The ground voltage VSS or the gate off voltage VOFF is applied to
the ground voltage terminal VSS. Odd numbered shift registers
output a gate signal in response to the first clock signal CK
inputted to the first clock terminal CK1, and even numbered shift
registers output a gate signal in response to the second clock
signal CKB inputted to the first clock terminal CK1.
[0051] The gate drive circuit 300 further includes an output
control part 330 for controlling an output of the shift registers
SRC1 to SRCn+1. The output control part 330 includes a plurality of
first switching elements Q11 to Q1n+1, a plurality of second
switching elements Q21 to Q2n+1, and a switching control part
350.
[0052] The first switching elements Q11 to Q1n+1 include input
electrodes respectively connected to an output terminal of the
shift registers SRC1 to SRCn+1, control electrodes connected to a
first output terminal of the switching control part 350, and output
electrodes respectively connected to the gate lines GL1 to GLn.

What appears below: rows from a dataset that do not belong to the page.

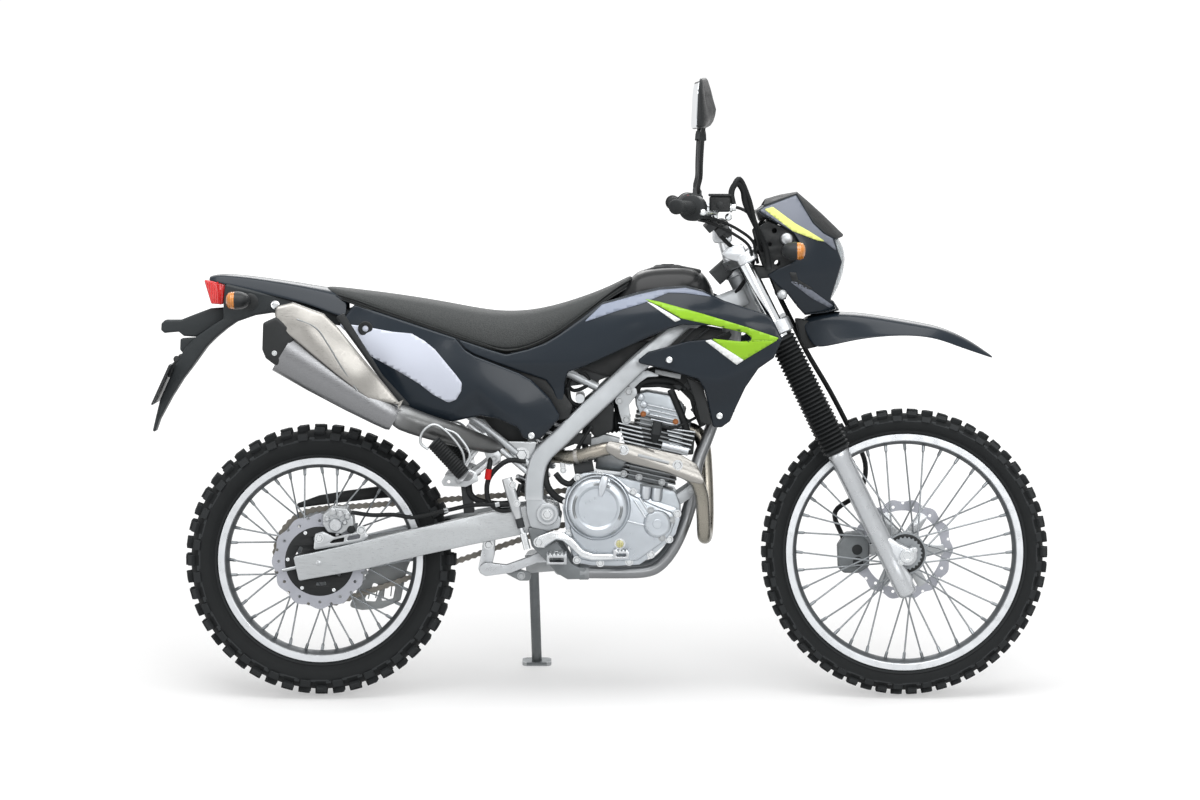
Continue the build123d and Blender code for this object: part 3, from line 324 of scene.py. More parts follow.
def publish(name, mesh, body, mat, stands_for=(), smooth=35.0, bevel=0.0, segments=2, subdivide=0):
    """Mesh in upright millimetres becomes a piece that rides on a body."""
    mesh.transform(ROW)
    mesh.validate()
    obj = bpy.data.objects.new(name, mesh)
    bpy.context.scene.collection.objects.link(obj)
    mesh.materials.append(MAT[mat])
    for polygon in mesh.polygons:
        polygon.use_smooth = True
    mesh.set_sharp_from_angle(angle=math.radians(smooth))
    if subdivide:
        refine(obj, subdivide)
    if bevel:
        modify(obj, "BEVEL", width=bevel / 1000, segments=segments, limit_method="ANGLE",
               angle_limit=math.radians(BEVEL_ANGLE), harden_normals=False)
        modify(obj, "WEIGHTED_NORMAL", keep_sharp=True)
    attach(obj, body)
    if stands_for:
        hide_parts(*stands_for)
    return obj


def on_right(side, node):
    """The right-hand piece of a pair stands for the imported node."""
    return [node] if side == RIGHT else ()


def across(side, places):
    """Places on one side; the second number of each is its distance from the middle plane."""
    return [(x, side * y, *rest) for x, y, *rest in places]


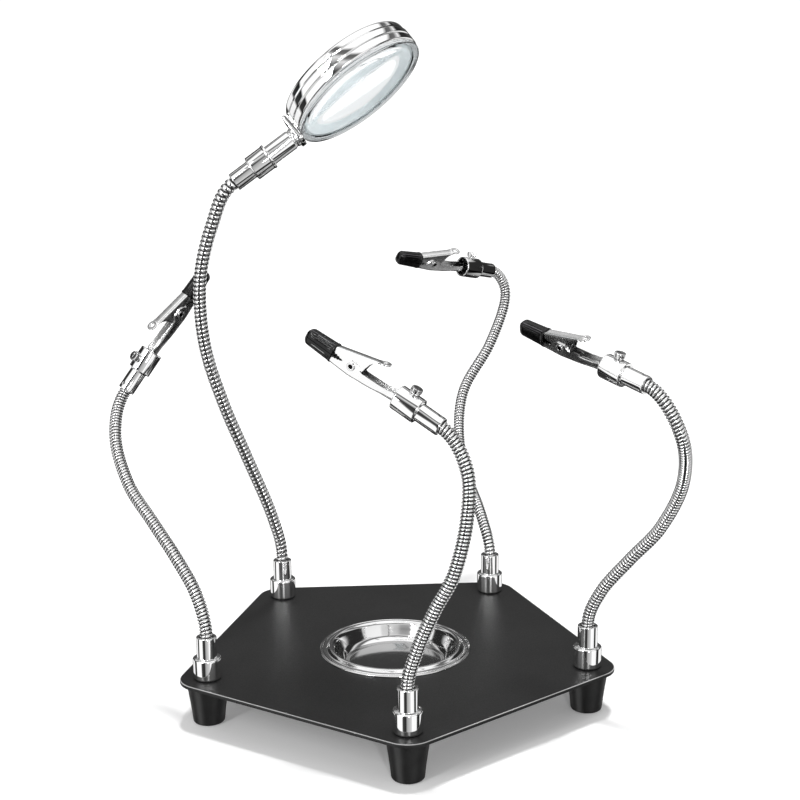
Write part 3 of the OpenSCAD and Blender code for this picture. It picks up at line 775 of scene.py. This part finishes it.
# Lines of the jaws along the clip: the edges and the web of each, half its width and its fold's radius.
JAW_START, JAW_END, LEVER_START = -9, 51, 14
LOWER_TOP = [
    (-9, 1.1), (0.3, 1.1), (1.6, 1.9), (5, 1.1), (10, 0.7), (19.4, 0.5), (21.2, 1.0), (22.4, 2.3),
    (23.6, 3.1), (28.0, 3.1), (29.6, 2.2), (31.2, 0.2), (33.5, -0.9), (36.8, -1.4), (39, -0.8),
    (51, -0.8),
]
LOWER_LOW = [(-9, -3.18), (7, -3.2), (18, -4.2), (26, -4.75), (35, -4.3), (51, -1.95)]
LOWER_HALF = [(-9, 3.16), (2, 3.18), (7, 3.3), (36, 3.3), (51, 2.4)]
LOWER_CORNER = [(-9, 3.0), (2, 2.9), (12, 1.5), (51, 1.1)]
UPPER_TOP = [(13, 10.6), (38, 4.1), (51, 1.95)]
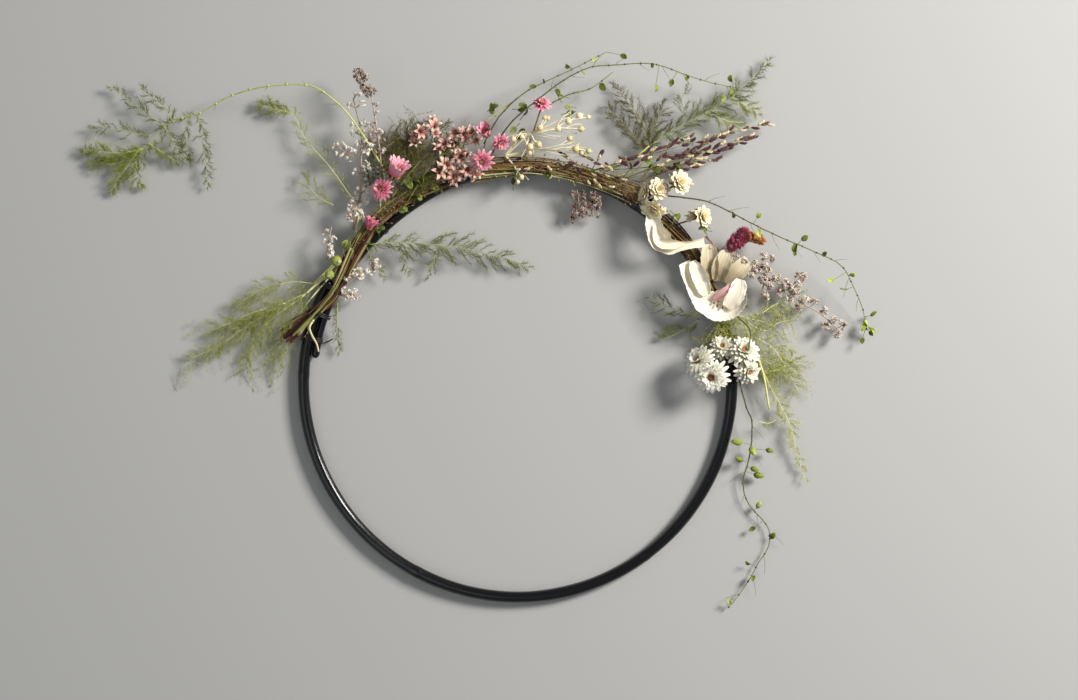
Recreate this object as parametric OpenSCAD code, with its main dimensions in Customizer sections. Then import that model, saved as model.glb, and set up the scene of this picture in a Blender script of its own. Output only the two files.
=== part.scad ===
// A wreath: a bent cane hoop dressed on its upper half with dried stems, foliage and flowers.
// Sizes are in millimetres. +Z is up, Z = 0 is the surface that the wreath lies on, and the
// origin is the middle of the hoop on that surface.
// A place on the wreath is [angle, out, up]: degrees anticlockwise from +X, the distance
// outwards from the cane's centreline, and the height over the surface.

/* [Hoop] */
// Outer diameter of the hoop
hoop_d = 300; // [260:10:400]
// Thickness of the cane
cane_d = 8; // [6:0.5:10]
// Thickness of the cane's thin inner end, where it laps
tail_d = 5.5; // [4:0.5:6]
// Angle at which the inner end of the cane stops
inner_end = 173; // [165:1:178]
// Angle at which the outer end of the cane stops
outer_end = 151; // [149:1:156]

/* [Binding wire] */
// Thickness of the binding wire
wire_d = 0.9; // [0.6:0.1:1.2]
// Length of the cut tail on the tie at the lap
tie_tail = 7; // [4:1:10]

/* [Stems] */
// Thickness of the main stems of the bunches
stem_d = 2.2; // [1.6:0.2:2.8]
// Thickness of the thin wiry stems that carry the round leaves
vine_d = 1.1; // [0.8:0.1:1.4]
// Depth of a feathery spray
spray_depth = 7; // [4:1:9]

/* [Flowers] */
// Diameter of the largest pink flower
pink_d = 19; // [14:1:24]
// Diameter of the largest cream flower
cream_d = 17; // [12:1:20]
// Diameter of the open white flower on the right
daisy_d = 25; // [18:1:30]
// Diameter of the star-shaped florets
floret_d = 12; // [9:1:14]
// Diameter of the round seed pods
pod_d = 5; // [4:0.5:6]
// Diameter of the round leaves
leaf_d = 6; // [5:0.5:7]

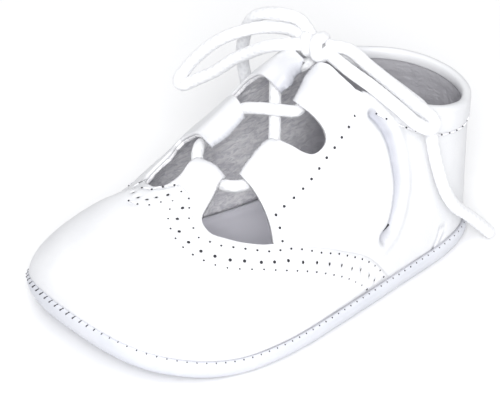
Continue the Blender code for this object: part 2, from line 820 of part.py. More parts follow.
def loop_axis(row):
    """Axis of a lace loop, just inside the tab's wall."""
    name, a, b = row
    p = np.array([np.array(a) * (1 - u) + np.array(b) * u for u in np.linspace(0, 1, 5)])
    return lift(p, -(WALL + GAP + LOOP_BORE + LOOP_WALL))


def beyond(a, b, reach):
    """A point past b on the line from a."""
    d = b - a
    return b + d / np.linalg.norm(d) * reach


def threaded(axis):
    """Points along a loop's axis with a short straight at both ends."""
    return [beyond(axis[1], axis[0], 1.6)] + list(axis) + [beyond(axis[-2], axis[-1], 1.6)]


def lace_route():
    """From the knot through every loop and back to the knot."""
    axis = {row[0]: loop_axis(row) for row in LACE_LOOPS}
    one, two, three = (axis["lace_loop_near_%d" % k] for k in (1, 2, 3))
    far_one, far_two = axis["lace_loop_far_1"], axis["lace_loop_far_2"]
    knot = np.array(KNOT)
    route = [knot + (-1.9, -0.2, -5.0)]
    route += threaded(far_two[::-1]) + [lift([(1.6, 51.6)], -2.6)[0]]
    route += threaded(two[::-1]) + threaded(one[::-1]) + threaded(far_one)
    route += [lift([(0.4, 50.6)], 1.2)[0]] + threaded(three) + [knot + (2.2, -0.4, -5.0)]
    return smooth_path(route, 1.6)


def cord(name, points):
    """Free lace as a round cord."""
    path = smooth_path(points, 6.0)
    curve = bpy.data.curves.new(name, "CURVE")
    curve.dimensions = "3D"
    curve.bevel_depth = LACE / 2 * MM
    curve.bevel_resolution = 2
    curve.use_fill_caps = True
    spline = curve.splines.new("POLY")
    spline.points.add(len(path) - 1)
    for point, spot in zip(spline.points, path):
        x, y, z = (np.asarray(spot) + PLACE) * MM
        point.co = (x, y, z, 1.0)
    obj = bpy.data.objects.new(name, curve)
    bpy.context.scene.collection.objects.link(obj)
    curve.materials.append(LACE_CORD)
    return obj


def knot_route():
    """One and a half turns round the middle of the bow."""
    out = []
    for k in range(7):
        a = 2.2 + k * math.pi / 2
        x = KNOT[0] + (k / 4 - 0.75) * KNOT_PITCH
        out.append((x, KNOT[1] + KNOT_RADIUS * math.cos(a), KNOT[2] + KNOT_RADIUS * math.sin(a)))
    return out


build_sole()
build_insole()
build_upper()
build_wing()
build_collar_band()
for row in LACE_LOOPS:
    loop_tube(row[0], loop_axis(row), LOOP_BORE, LOOP_WALL, 12, LEATHER)
solid_cord("lace_crossings", lace_route(), LACE / 2 - 0.2, 8, LACE_CORD)
cord("lace_knot", knot_route())
cord("bow_loop_far", LEFT_LOOP)
cord("bow_loop_near", RIGHT_LOOP)
cord("lace_end_far", END_FAR)
cord("lace_end_near", END_NEAR)
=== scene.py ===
import math

import bmesh
import bpy
import numpy as np
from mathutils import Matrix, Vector, kdtree, noise
from mathutils.geometry import delaunay_2d_cdt


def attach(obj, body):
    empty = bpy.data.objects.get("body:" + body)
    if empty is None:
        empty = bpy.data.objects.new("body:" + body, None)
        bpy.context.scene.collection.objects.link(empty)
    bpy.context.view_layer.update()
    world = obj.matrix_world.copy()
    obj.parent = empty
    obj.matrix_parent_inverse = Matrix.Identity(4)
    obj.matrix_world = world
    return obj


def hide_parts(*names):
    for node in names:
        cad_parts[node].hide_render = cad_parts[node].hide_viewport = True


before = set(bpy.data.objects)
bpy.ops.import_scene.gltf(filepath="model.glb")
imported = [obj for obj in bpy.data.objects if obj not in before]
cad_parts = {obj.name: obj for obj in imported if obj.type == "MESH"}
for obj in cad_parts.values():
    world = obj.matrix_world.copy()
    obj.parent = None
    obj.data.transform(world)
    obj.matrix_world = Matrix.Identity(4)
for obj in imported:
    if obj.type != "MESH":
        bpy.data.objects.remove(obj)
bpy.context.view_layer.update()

# Child's white ghillie brogue, left shoe. Tables are in millimetres, objects in metres.
# +Z up, toe towards -Y, outer side towards +X.
MM = 0.001
# Moves the tables' zero so that the middle of the shoe stands over the origin
PLACE = np.array((-1.0, -1.6, 0.0))

LENGTH = 104.0
BALL = 28.2
SEAM_HEIGHT = 4.6
TOE_SPRING = 8.0
COLLAR = 34.5
INSTEP = 51.0
WALL = 1.3
SKIN = 0.7
OVERLAY = 0.55
SOLE_THICK = 1.9
SOLE_RIM = 2.2
INSOLE = 1.1
LACE = 2.8
HEEL_CENTRE = 22.0
TOE_CENTRE = 77.0
TOE_TIP = 101.7
TOE_DENT = 0.05
MESH_STEP = 0.36

# Camera: three quarters from the outer side of the toe
CAMERA_AZIMUTH = math.radians(50.0)
CAMERA_ELEVATION = math.radians(30.3)
CAMERA_DISTANCE = 0.650
CAMERA_AIM = Vector((-0.0010, -0.0016, 0.020))
PIXELS_PER_MM = 4.70
FRAME_WIDTH, FRAME_HEIGHT = 500, 400
AIM_PIXEL = (258.5, 198.9)
SENSOR = 36.0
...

[0053] The second switching elements Q21 to Q2n+1 include input
electrodes connected to the ground voltage terminal VOFF, control
electrodes connected to the second output terminal of the switching
control part 350, and output electrodes respectively connected to
the gate lines GL1 to GLn.
[0054] The switching control part 350 turns on the first switching
elements Q11 to Q1n+1 and turns off the second switching elements
Q21 to Q2n+1 during a data signal input interval. Thus, during the
data signal input interval, output signals of the shift registers
SRC1 to SRCn+1 are applied to the gate lines GL1 to GLn.
[0055] On the other hand, during a vertical blanking interval in
which the data signal is not inputted, the switching control part
350 blocks an output of the shift registers SRC1 to SRCn+1, and
applies a gate off voltage VOFF to the gate lines GL1 to GLn.
During the vertical blanking interval, the switching control part
350 turns off the first switching elements Q11 to Q1n+1, and turns
on the second switching elements Q21 to Q2n+1.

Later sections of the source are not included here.